Exercise:
Pick out every line holding the string "code" and copy it.

Rows from a dataset:
****

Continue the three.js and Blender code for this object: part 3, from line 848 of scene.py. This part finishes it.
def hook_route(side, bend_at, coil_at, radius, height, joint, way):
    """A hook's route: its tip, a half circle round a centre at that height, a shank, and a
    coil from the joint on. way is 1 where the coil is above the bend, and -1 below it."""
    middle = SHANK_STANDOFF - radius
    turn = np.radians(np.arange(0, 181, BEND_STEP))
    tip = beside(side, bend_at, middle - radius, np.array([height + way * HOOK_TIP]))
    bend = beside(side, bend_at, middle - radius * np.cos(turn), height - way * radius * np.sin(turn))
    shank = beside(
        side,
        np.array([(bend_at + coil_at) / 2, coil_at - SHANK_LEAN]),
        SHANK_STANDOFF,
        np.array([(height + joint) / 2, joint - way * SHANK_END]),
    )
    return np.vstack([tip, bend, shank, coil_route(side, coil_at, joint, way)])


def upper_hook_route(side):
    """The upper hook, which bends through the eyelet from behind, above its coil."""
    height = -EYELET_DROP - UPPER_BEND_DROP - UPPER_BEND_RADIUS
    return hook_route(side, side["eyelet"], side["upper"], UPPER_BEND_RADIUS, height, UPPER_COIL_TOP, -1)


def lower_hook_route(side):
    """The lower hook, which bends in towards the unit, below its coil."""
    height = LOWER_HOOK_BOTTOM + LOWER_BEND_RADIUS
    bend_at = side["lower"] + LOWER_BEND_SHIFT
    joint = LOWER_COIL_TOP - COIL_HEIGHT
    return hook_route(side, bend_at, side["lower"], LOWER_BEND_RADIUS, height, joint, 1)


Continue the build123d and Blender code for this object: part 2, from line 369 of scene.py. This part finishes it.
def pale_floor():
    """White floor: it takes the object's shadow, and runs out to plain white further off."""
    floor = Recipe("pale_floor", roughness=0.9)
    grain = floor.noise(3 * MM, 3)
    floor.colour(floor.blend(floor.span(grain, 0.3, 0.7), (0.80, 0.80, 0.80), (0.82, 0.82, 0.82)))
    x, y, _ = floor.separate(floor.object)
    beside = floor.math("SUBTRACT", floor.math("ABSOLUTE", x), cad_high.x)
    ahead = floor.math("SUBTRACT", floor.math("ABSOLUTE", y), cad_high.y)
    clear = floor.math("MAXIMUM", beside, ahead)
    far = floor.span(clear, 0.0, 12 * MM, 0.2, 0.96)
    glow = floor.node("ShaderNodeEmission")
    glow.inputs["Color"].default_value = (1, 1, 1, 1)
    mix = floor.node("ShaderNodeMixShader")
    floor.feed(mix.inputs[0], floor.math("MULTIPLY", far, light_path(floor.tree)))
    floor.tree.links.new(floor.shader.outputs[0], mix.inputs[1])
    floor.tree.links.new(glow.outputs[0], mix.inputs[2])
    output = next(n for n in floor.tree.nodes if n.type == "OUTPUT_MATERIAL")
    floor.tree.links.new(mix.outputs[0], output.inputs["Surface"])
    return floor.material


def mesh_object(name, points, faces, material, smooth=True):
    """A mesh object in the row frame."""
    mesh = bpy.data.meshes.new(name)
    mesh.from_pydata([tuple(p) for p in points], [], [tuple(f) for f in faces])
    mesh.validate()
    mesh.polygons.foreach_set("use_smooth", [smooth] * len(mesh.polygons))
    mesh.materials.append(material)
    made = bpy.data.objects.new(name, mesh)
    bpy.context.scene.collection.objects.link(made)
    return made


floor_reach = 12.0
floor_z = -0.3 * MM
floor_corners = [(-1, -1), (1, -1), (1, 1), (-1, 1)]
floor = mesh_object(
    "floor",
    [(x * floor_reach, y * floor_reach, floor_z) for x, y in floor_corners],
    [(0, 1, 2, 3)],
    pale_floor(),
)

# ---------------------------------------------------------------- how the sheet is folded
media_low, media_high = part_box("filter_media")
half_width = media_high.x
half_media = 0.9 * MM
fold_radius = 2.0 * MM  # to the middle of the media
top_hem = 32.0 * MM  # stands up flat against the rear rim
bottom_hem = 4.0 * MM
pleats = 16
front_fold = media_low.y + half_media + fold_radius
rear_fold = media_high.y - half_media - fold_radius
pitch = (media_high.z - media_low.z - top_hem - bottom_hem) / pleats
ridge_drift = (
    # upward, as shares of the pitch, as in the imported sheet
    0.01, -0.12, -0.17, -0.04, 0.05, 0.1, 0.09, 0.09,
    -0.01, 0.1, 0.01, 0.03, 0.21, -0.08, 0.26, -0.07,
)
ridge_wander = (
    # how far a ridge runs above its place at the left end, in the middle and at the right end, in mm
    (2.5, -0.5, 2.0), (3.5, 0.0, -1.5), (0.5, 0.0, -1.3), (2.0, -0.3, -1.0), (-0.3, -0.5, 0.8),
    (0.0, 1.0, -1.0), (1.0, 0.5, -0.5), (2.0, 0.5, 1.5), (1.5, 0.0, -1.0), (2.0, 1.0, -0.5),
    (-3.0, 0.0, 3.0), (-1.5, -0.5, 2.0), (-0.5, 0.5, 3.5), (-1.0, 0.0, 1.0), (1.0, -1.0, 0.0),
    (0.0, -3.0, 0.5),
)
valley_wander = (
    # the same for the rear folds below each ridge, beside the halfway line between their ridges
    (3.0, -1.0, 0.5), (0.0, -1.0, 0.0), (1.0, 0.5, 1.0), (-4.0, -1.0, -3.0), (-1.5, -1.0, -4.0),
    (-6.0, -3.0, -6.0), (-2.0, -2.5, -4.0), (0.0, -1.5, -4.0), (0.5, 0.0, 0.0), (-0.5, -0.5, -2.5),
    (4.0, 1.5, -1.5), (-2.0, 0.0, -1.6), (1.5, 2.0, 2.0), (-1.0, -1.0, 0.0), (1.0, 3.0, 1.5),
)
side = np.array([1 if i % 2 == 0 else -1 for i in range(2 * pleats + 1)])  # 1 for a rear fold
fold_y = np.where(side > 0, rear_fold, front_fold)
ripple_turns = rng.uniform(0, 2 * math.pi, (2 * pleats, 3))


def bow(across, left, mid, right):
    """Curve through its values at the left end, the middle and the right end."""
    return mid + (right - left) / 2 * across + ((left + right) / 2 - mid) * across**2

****

Answer:
Continue the three.js and Blender code for this object: part 3, from line 848 of scene.py. This part finishes it.
Continue the build123d and Blender code for this object: part 2, from line 369 of scene.py. This part finishes it.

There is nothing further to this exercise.